I'd like to offer a quick paragraph explaining why things look odd and take the opportunity to gently encourage them to upgrade to a modern browser, displayed only for those users who need to see it, like the old WASP Browser Upgrade Campaign. If that modern browser happens to be IE7, at least that's an improvement over previous versions of IE. I figure not providing a plug for IE7 in some way will result in an overall lower conversion rate. We're also dealing with a population that already use Microsoft products and may be paranoid about security (if you'll allow me the luxury of stereotyping people based on their browser settings). Sending them somewhere like GetFirefox.com may just get me dismissed as a “fanboy” or “cultist”.

I figure my options are:

  1. Link to the IE7 download page and be done with it.
  2. Link to both the IE7 download page and Browse Happy.
  3. Link to Save the Developers and let the various browsers fight it out there.

It may be useful to look at some recent browser info for our site in Google Analytics. IE users make up 89.57% of our visitors over the past month. Of those, 57.59% are using IE7. That leaves 42.41% using some other version of IE (including 17 visitors using IE8 somehow, but we can ignore numbers that small at the percentage level). That means that roughly 38% of our visitors are using older versions of IE. Getting accurate figures on people with scripting disabled because by definition these folks don't show up for javascript based analysis tools (like Google Analytics). Other sites report this info based on server log analysis but have skewed audiences and probably don't reflect a representative sample.

In the absence of any scientifically reliable data, let's make something up!

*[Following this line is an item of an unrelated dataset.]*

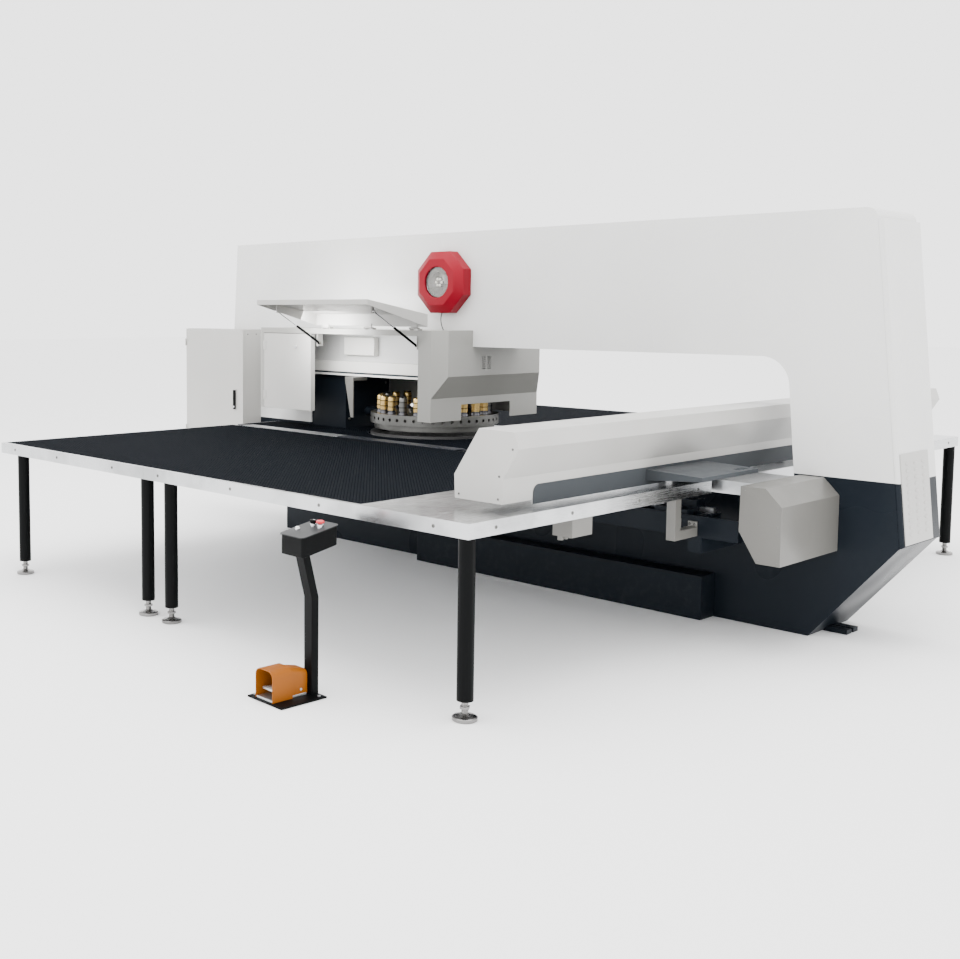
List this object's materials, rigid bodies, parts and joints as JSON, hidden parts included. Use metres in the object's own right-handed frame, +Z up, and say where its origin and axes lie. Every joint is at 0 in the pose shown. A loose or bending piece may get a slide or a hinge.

Ok, let's at least make something up in a range. We'll use 2% as our lower bound and 35% (the highest claim I've found so far) as our upper bound. That would mean somewhere between 0.8% and 13.3% of our visitors fall into the category I'm dealing with. Anything below 1% might not be worth troubling myself over, but anything that exceeds 10% certain is. I have now used fuzzy math to justify taking the time to write this post.